Last month Trump issued formal warnings in letters sent to leaders whose countries are not living up to their NATO defense spending pledges, saying that the US could cut them off while further questioning why Washington should spend money to protect nations it is running a trade deficit with, raising the issue of the potential for using this a bargaining chip in trade talks.

Statista: NATO’s own figures show that the United States remains the defense hegemon within the organization. On the one hand, American defense spending has dropped compared to 2010, but Canada and NATO’s European members taken together have not increased their spending in return until 2017.

The US president — widely acknowledged as the de facto leader of the nearly 70-year-old North Atlantic Treaty Organization — has NATO leaders further on edge for his unpredictable off the cuff style way of speaking and unrestrained approach to diplomacy.

In a line that CNN is listing among the “11 most dangerous things Donald Trump said” he explained last week: “Putin’s fine… He’s fine. We’re all fine. We’re people. Will I be prepared? Totally prepared. I’ve been preparing for this stuff my whole life.”

“Getting along with Russia, and getting along with China and getting along with other countries is a good thing,” he added, “not a bad thing.”

Of course, this has both CNN pundits and NATO diplomats in full panic mode, as Reuters notes: “Two senior NATO diplomats told Reuters they are prepared for a worst-case scenario that Trump would announce a freeze on U.S. military exercises or withdraw troops from the Baltics in a gesture to Putin.”

Another NATO official told Reuters: “There is a better-than 50-50 chance that the president will disrupt the NATO summit, probably by complaining again that others aren’t carrying their fair share of the burden, and possibly by threatening to withdraw if they don’t step up on his terms.”

And separately, a diplomat from a NATO country told the AFP: “What Trump says will be decisive for the future of the alliance, but we do not know what he will say. It is a shadow that hangs like the sword of Damocles over the summit.”

This follows last month’s Group of Seven meeting in Canada ending on a contentious note in which Trump according to the Washington Post “fought with leaders of Washington’s closest allies, then withheld his signature from the bromide-filled declaration that comes out of such meetings as a matter of course.”

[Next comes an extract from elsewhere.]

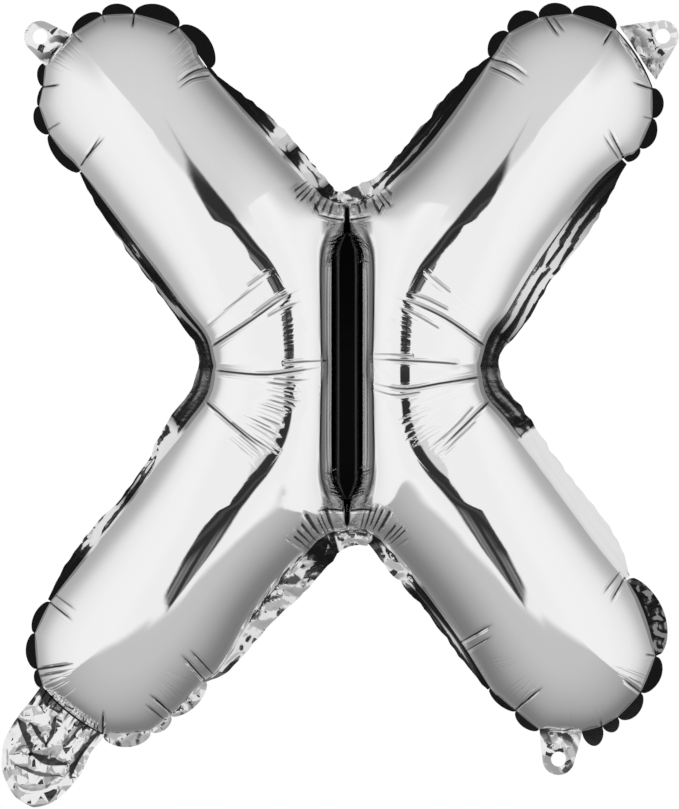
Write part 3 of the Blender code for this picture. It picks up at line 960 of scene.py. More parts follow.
# %% Creases: width, depth, sharpness, then points as X and Z
CREASES = (
    # The left crotch, from the top down.
    (2.4, 0.22, 0.25, (-66.0, 17.6), (-50.4, 30.1), (-38.0, 39.2)),
    (1.8, 0.12, 0.30, (-46.0, 36.4), (-39.0, 41.6), (-33.4, 44.6)),
    (3.4, 0.62, 0.95, (-63.5, 8.6), (-45.3, 20.4), (-30.1, 31.0), (-20.4, 36.4)),
    (2.2, 0.22, 0.45, (-44.0, 23.0), (-34.0, 30.4), (-25.4, 35.4)),
    (2.2, 0.20, 0.40, (-37.0, 22.6), (-27.6, 27.6), (-20.0, 30.4)),
    (3.4, 0.60, 0.90, (-61.6, -2.0), (-40.2, -4.0), (-25.0, -2.6), (-8.0, 0.2)),
    (2.0, 0.30, 0.60, (-30.0, 1.2), (-20.0, 2.0), (-6.4, 2.6)),
    (2.0, 0.20, 0.45, (-34.0, -5.8), (-24.0, -6.6), (-16.0, -6.0)),
    (3.0, 0.50, 0.90, (-66.0, -16.0), (-51.8, -28.2), (-38.4, -39.0)),
    (2.2, 0.26, 0.55, (-54.0, -25.4), (-44.0, -33.0), (-35.4, -38.4)),
    (1.8, 0.18, 0.40, (-50.0, -31.4), (-43.0, -37.4), (-38.6, -41.6)),
    # The right crotch, from the top down.
    (1.8, 0.14, 0.30, (48.0, 33.6), (40.6, 39.6), (34.4, 45.4)),
    (3.2, 0.55, 0.90, (64.6, 8.7), (46.7, 21.3), (30.5, 29.0), (21.0, 32.0)),
    (2.0, 0.22, 0.50, (47.0, 25.6), (36.0, 31.0), (26.4, 34.0)),
    (2.0, 0.20, 0.45, (43.0, 17.0), (31.0, 24.0), (22.4, 28.0)),
    (2.4, 0.34, 0.70, (52.4, 0.9), (30.1, 2.3), (8.0, 3.3)),
    (1.8, 0.16, 0.40, (31.0, 4.6), (20.0, 5.4), (8.6, 5.6)),
    (3.4, 0.60, 0.90, (62.4, -5.0), (43.9, -7.9), (25.9, -10.6), (8.0, -7.0)),
    (2.0, 0.24, 0.50, (34.0, -12.0), (22.0, -13.4), (9.4, -10.0)),
    (2.8, 0.44, 0.80, (66.2, -16.0), (54.6, -27.3), (41.9, -39.4)),
    (1.8, 0.20, 0.45, (59.0, -18.4), (47.6, -30.0), (37.0, -38.4)),
    (1.8, 0.18, 0.40, (60.0, -25.0), (51.0, -33.4), (43.6, -41.4)),
    # The deepest pinches run in from the necks of the ends.
    (2.6, 0.80, 0.95, (-123.8, 92.0), (-113.5, 107.4)),
    (2.0, 0.45, 0.70, (-121.4, 95.8), (-111.6, 106.6)),
    (2.8, 0.90, 1.00, (-61.0, 138.8), (-70.0, 137.0), (-79.6, 130.6)),
    (2.0, 0.45, 0.70, (-63.0, 134.6), (-72.0, 132.8), (-79.0, 127.6)),
    (2.8, 0.90, 1.00, (65.6, 142.7), (76.0, 139.4), (85.3, 132.6)),
    (2.0, 0.50, 0.75, (66.0, 138.6), (75.0, 134.6), (82.6, 129.4)),
    (2.6, 0.80, 0.95, (129.0, 94.4), (120.7, 110.8)),
    (1.8, 0.40, 0.60, (126.0, 95.4), (118.0, 107.8)),
    (2.4, 0.66, 0.90, (-138.4, -108.6), (-126.4, -118.4)),
    (1.8, 0.35, 0.55, (-136.0, -105.0), (-125.0, -113.4)),
    (2.8, 0.90, 1.00, (-64.7, -146.7), (-77.4, -132.6)),
    (2.0, 0.50, 0.75, (-62.0, -142.6), (-73.4, -130.4)),
    (2.6, 0.75, 0.95, (51.6, -128.4), (68.2, -119.0)),
    (2.0, 0.40, 0.65, (53.4, -132.8), (68.0, -124.4)),
    (2.6, 0.80, 0.95, (129.2, -97.0), (121.6, -110.2)),
    (1.8, 0.40, 0.65, (126.4, -95.0), (118.0, -106.2)),
    # Short pinches at the notches round the ends.
    (2.0, 0.60, 0.90, (-98.3, 164.0), (-99.4, 156.0)),
    (2.0, 0.55, 0.85, (-141.8, 129.0), (-132.4, 130.3)),
    (1.8, 0.40, 0.60, (-126.6, 153.8), (-122.4, 149.6)),
    (1.4, 0.30, 0.50, (-113.4, 163.2), (-112.0, 158.6)),
    (1.8, 0.50, 0.80, (-76.9, 157.6), (-83.2, 153.4)),
    (1.6, 0.36, 0.55, (-139.4, 108.6), (-132.2, 113.0)),
    (2.2, 0.65, 0.90, (91.8, 161.8), (98.6, 151.8)),
    (1.6, 0.36, 0.60, (95.2, 161.6), (101.0, 154.0)),
    (2.0, 0.60, 0.85, (122.8, 155.6), (118.0, 147.8)),
    (2.0, 0.60, 0.85, (141.6, 128.2), (131.6, 131.6)),
    (1.4, 0.30, 0.50, (141.4, 114.2), (136.6, 115.4)),
    (2.0, 0.60, 0.85, (-144.6, -140.6), (-125.6, -137.8)),
    (1.6, 0.40, 0.55, (-143.0, -143.8), (-128.0, -141.0)),
    (2.0, 0.65, 0.90, (-113.4, -171.6), (-112.8, -158.6)),
    (2.4, 0.75, 0.95, (-79.6, -162.2), (-92.0, -151.4)),
    (1.8, 0.45, 0.65, (-82.6, -165.0), (-94.0, -156.0)),
    (2.2, 0.65, 0.90, (77.4, -159.6), (91.4, -148.0)),
    (1.8, 0.45, 0.75, (136.8, -151.8), (127.4, -144.6)),
    (1.6, 0.40, 0.65, (118.2, -172.2), (117.2, -162.6)),
    (1.4, 0.34, 0.55, (142.6, -134.0), (137.6, -133.4)),
    # Where the wall of each crotch folds over onto the tubes.
    (1.6, 0.34, 0.85, (-1.2, 67.6), (-6.0, 68.2), (-14.6, 70.6)),
    (1.6, 0.34, 0.85, (1.2, 67.6), (5.0, 68.2), (11.6, 69.6)),
    (1.4, 0.30, 0.90, (-15.0, 75.6), (-12.6, 70.0)),
    (1.4, 0.30, 0.90, (16.6, 75.0), (14.0, 70.0)),
    (1.6, 0.26, 0.70, (-1.0, -66.8), (-9.0, -66.4), (-14.4, -67.6)),
    (1.6, 0.26, 0.70, (1.2, -66.8), (8.0, -66.4), (14.0, -67.6)),
)
print("creases", len(CREASES))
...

NATO leaders fear such signs of “disunity” in Brussels would be a disastrous welcome gift to Putin, as one former NATO official and think tank pundit lamented to the Post:

“The biggest of the allies doesn’t just have a disagreement with us, but he actually seems willing to walk away,” said Tomas Valasek, a former Slovak ambassador to NATO who runs Carnegie Europe, a Brussels think tank. “Deterrence has already been broken.”

They are worried Moscow will just sit back and enjoy the show, reaping the spoils of a chaotic NATO summit when Putin negotiates days later with Trump. 

But perhaps the best line to come out of all the recent media and diplomatic hand-wringing, which happens to aptly characterize Trump’s approach to diplomacy is the following: “We used to roll our eyes at Trump’s policies but now we are seeing the craziness becoming strategic,” a senior EU diplomat told Reuters. “We now have to seek out all kinds of partners to further our goals.”

If, as we noted previously, this involves NATO bureaucrats’ worst nightmare coming true and peace breaks out between Russia and the West, then let more “craziness becoming strategic” prevail.